One can either look at ‘Indian’ as implying the political India, or the more elusive cultural ‘India’. Political India –as the geographical chunk encompassed by the international border- in terms of an Indian Literature would imply an aggregative approach where every literature within India – Hindi, Maithili, Marathi, Telegu, Bangla and the vast many language-literatures of India- together constitute Indian Literature. This statement itself makes obvious the lack of any unity in such an approach and, to put it as Aijaz Ahmad does “A ‘national’ literature… has to be more than the sum of its regional constituent parts, if we are to speak of its unity theoretically.” India, as a nation that never existed as unified entity till two centuries ago, and a nation that has never, till date, spoken one single language, has a culture that, if one follows the tourism brochures, revels in this diversity. But even in this complexity let us attempt to try and salvage if we may a unified culture that is Indian, and which may aid us in understanding what Indian Literature is or could be. It’s not just cliché humor to say that India exists in Cricket and Bollywood movies. To look for Indian culture –and subsequently Indian Literature- we must look at what surpasses the distinctions of demographics, ethnicity, religious groups and language clusters.

In terms of language it comes down to what language does an India think in, or rather in what language can one envision an India?
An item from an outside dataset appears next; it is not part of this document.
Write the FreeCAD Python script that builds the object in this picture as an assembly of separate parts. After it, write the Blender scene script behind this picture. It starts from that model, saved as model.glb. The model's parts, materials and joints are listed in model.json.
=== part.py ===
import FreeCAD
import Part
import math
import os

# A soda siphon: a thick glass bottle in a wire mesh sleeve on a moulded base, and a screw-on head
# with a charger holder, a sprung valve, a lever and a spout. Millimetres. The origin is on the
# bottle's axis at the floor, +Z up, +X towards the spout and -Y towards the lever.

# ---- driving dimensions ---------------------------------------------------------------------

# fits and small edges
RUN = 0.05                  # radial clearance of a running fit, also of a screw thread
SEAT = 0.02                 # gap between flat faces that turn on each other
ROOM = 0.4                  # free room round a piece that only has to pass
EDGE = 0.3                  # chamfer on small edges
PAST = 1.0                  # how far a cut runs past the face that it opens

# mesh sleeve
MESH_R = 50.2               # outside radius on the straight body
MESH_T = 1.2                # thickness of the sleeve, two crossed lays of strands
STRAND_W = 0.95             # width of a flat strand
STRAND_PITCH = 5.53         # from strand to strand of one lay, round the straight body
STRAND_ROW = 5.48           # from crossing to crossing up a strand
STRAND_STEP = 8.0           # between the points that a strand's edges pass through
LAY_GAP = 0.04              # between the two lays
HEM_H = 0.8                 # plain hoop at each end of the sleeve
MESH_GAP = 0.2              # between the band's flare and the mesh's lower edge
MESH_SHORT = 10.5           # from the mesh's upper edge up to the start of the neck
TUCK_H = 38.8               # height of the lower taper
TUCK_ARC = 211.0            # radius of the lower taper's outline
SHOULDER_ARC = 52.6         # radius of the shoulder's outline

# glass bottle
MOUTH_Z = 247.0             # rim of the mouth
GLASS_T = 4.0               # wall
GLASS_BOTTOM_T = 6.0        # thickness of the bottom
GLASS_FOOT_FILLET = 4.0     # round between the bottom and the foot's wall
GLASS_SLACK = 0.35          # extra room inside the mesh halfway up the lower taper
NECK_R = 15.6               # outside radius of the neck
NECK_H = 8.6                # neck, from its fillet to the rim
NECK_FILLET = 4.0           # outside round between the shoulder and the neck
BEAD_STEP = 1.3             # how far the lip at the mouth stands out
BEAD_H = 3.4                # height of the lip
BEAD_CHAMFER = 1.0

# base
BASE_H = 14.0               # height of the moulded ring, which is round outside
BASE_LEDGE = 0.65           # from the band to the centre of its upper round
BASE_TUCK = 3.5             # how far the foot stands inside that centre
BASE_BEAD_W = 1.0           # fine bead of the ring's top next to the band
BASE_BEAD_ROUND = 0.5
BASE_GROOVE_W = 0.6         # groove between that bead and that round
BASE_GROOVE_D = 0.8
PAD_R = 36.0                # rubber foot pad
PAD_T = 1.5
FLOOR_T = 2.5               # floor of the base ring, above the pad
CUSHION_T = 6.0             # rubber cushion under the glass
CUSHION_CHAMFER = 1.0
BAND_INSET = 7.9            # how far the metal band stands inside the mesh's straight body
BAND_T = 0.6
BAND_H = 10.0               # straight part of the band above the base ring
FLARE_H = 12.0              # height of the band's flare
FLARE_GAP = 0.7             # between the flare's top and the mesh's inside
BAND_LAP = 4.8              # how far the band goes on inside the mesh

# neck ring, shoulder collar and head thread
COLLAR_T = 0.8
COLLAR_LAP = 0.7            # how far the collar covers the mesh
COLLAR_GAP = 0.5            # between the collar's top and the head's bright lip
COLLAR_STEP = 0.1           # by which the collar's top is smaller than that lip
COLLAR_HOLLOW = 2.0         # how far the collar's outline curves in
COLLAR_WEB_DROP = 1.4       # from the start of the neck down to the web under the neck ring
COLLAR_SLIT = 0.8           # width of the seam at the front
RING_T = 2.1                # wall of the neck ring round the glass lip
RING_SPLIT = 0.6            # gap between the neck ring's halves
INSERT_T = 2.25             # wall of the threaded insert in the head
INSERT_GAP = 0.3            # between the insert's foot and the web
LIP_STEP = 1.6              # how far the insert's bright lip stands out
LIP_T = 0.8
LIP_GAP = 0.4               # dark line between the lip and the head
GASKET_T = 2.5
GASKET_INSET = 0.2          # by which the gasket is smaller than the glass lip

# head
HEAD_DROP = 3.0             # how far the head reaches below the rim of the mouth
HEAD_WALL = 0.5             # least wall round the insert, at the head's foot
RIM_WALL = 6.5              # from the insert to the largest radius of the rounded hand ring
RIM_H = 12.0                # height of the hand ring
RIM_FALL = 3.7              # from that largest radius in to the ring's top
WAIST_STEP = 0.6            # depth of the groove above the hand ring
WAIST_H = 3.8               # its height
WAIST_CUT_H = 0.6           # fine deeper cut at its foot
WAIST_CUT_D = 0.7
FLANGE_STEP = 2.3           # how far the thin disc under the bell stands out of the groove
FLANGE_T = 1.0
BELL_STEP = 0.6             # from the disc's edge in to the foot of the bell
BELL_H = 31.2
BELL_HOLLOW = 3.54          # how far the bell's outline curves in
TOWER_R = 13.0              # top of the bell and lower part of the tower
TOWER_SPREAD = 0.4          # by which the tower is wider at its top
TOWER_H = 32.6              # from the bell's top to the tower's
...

Languages specific to certain regions are often limited in conceptualizing the vastness of this problem and are often geographically restricted in terms of market-audiences. Hindi, in spite of sixty years of aggressive (and expensive) state promotion and propaganda, has failed to become the medium of our national consciousness, severely restricted and loathed as it is in the South, the North-East and various other parts of the country. The most politically scandalous thing to do now would be to suggest English as a -if not the- language that can conceptualize an India and subsequently be the vehicle of Indian Literature.
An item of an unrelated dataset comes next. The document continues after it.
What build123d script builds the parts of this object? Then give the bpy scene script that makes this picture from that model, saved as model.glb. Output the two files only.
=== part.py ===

We may shy from it but it isn’t incorrect to say that India is the product of colonialism, and that our colonizers, for better or worse, invented an India. English, therefore, was the first language to adopt ‘India’ into its vocabulary and even NCERT textbooks concede that the rise of English speakers in India not only united the country but gave rise to a sense of pan-Indian nationalism. But it is not as easy as saying Indian writing in English is what constitutes Indian Literature.

Indian Literature, if we must, has to be that literature which is able to recognize this India as a united entity, and speak of this unity. It is perhaps largely due to lack of alternatives that Indian writing in English constitutes a large bulk of what I may term ‘Indian’ Literature. It is also not to say that since India is a product of colonialism Indian literature cannot speak of anything else except our colonial experience. It is merely to state that Indian literature needs a broader scope of national understanding and at the moment only English seems to be doing that.

An interesting point to note is that the India that is producing, reading and theorizing this literature is hardly representative. An elite wealthy English-speaking minority is hardly the average Indian, but oddly, it is perhaps the only India that cuts across other religious and linguistic divides. For most of this country there simply exists no Indian Literature since there simply exists no one India. Every language group has its own India, one which cannot be translated into another language, which in turn has its own India. In that sense, the Indian literature which is in English is representative of only one of these many Indias that exists today, the only difference being that the audience –the readers, writers and scholars- of English are spread across the country and cut across all other language groups in this country, though limited nonetheless by economic barriers.

It is indeed tempting to jump to conclusions regarding this situation, but one needs to understand the latent complexities of this problem before branding it good or bad. The concept of an Indian literature is just as arbitrary as any other attempt at categorization. The need for this categorization perhaps arose out of the mere necessity of creating something new in the curriculum of a University, one possibly far removed from all such concerns of actually defining an Indian identity. Perhaps the real purpose was mere scholarly discourse and academic debate, where the emphasis is on posing questions, not on eliciting a single answer?

However, there really is no need for there to be a single answer to this question –and that precisely is my conclusion.